Matteo Salvini ha esultato su Twitter per la decisione del giudice di Milano di archiviare l’indagine sul caso Metropol, la vicenda della trattativa condotta a Mosca dal suo fedelissimo, Gianluca Savoini, insieme a un gruppo di russi con l’obiettivo di finanziare il partito per le elezioni europee del 2019. Il negoziato del 18 ottobre 2018 era stato rivelato dall’Espresso e dal Libro Nero della Lega (firmato da chi scrive insieme a Stefano Vergine) a febbraio 2019. 

Salvini ha twittato: «Sui fondi russi aspettiamo scuse e facciamo querele». Un trionfo, vorrebbe fare credere il ministro. In realtà è solo propaganda mirata a nascondere una scomoda verità, non giudiziaria, ma certamente storica.

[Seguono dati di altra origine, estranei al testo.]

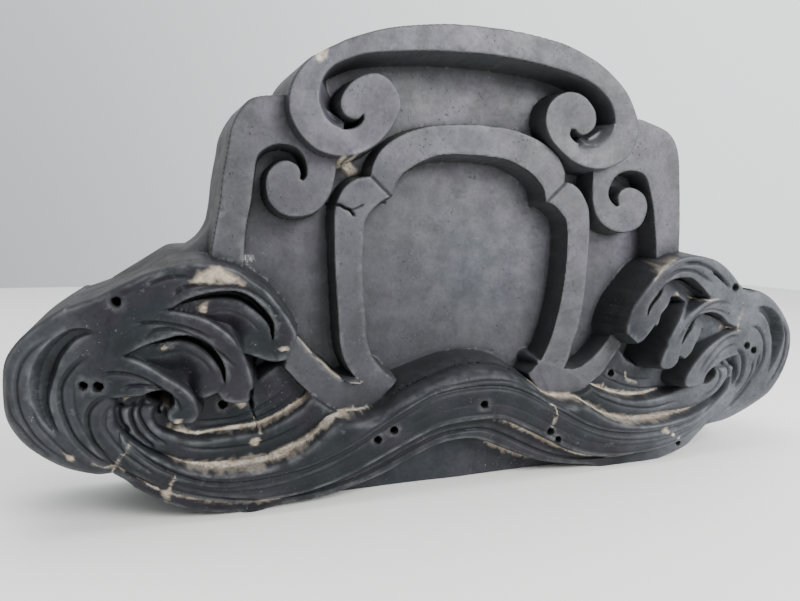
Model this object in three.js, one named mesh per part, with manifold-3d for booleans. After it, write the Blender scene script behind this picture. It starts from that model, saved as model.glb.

Peraltro a un uomo di mondo e di governo come lui, assistito dai migliori avvocati del paese, sicuramente non sfugge un fatto banale: per querelare sono trascorsi ormai troppi anni, la querela per diffamazione può essere presentata nei tre mesi successivi la pubblicazione della notizia. I conti sono facili da fare, dal 2019 sono passati quattro anni.

Ma al di là delle battute, degli slogan e dei tecnicismi, il leader della Lega e ministro dell’Infrastrutture finge di non sapere cosa scrivono i magistrati nella loro richiesta di archiviazione e poi il giudice che accoglie la tesi della procura. Come suo solito, fin dai tempi del glorioso Papeete, la butta in caciara, maestro in questa disciplina, pallone d’oro della mistificazione dei fatti. 

I giudici e la storia

Tanto vale ricordarli, allora, questi fatti ormai documentati ampiamente dall’inchiesta giornalistica e ora dall’esito giudiziario, che è sì un’archiviazione, ma è una fine che consegna alla storia del paese un dato politico, che va oltre la dimensione giudiziaria: la trattativa per tentare di finanziare la Lega c’è stata, l’idea era quella di camuffare il sostegno con una compravendita di gasolio, a condurla è stato il suo ex portavoce insieme a un gruppo di russi legati al potere putiniano. Savoini peraltro ai tempi non era un personaggio di seconda fila, in Russia si era guadagnato l’appellativo di «consigliere di Salvini», seppure senza ruoli ufficiali nel partito è stato lo sherpa per i rapporti con il Cremlino, colui che ha condizionato la politica estera della nuova Lega versione sovranista fondata da Salvini. 

Salvini non è stato indagato, lo dicono chiaro i pm, perché non sono stati trovati elementi sufficienti per dire che lui sapesse del negoziato in corso. Il leader della Lega in quei giorni si trovava a Mosca. Da pochi mesi era vicepremier e ministro dell’Interno, il 17 ottobre era stato ospite di Confindustria Russia. È il giorno prima del Metropol. Terminato il convegno, Salvini, ricordano i magistrati nella loro richiesta di archiviazione, ha incontrato Dymitri Kozak, vice dei Putin con delega all’energia. Fatto curioso: Salvini in trasferta a Mosca non aveva inserito l’appuntamento con Kozak nell’agenda ufficiale. Sui motivi di quell’incontro resta il mistero. Curioso che sia avvenuto nell’ufficio di un avvocato legato a uno dei russi che il giorno dopo trattava con Savoini per trattare il maxi finanziamento. 

Questi sono dati storici, provati e documentati. Per i magistrati non configurano l’ipotesi di corruzione internazionale, anche perché è stato impossibile interrogare alcune figure chiave per l’assenza di collaborazione da parte dell’autorità giudiziaria russa, silente di fronte alle ripetute rogatorie inviate dall’Italia con lo scopo di acquisire documenti e testimonianze. Dunque l’archiviazione era l’unica strada giudiziaria possibile, che non cancella però la storia né le responsabilità politiche della trattativa. 

Perciò il ministro non si aspetti lettere di scuse. Piuttosto, intanto, potrebbe dedicarsi alla lettura della richiesta e del decreto di archiviazione e forse capirebbe perché la fine giudiziaria del caso Metropol non corrisponde alla verità storica, che certifica i legami tra Putin e il più importante partito sovranista d’Europa, che all’apice del successo, al governo dell’Italia, si è fatto condurre dal fedelissimo del leader in una trattativa oscura per finanziarsi con soldi russi.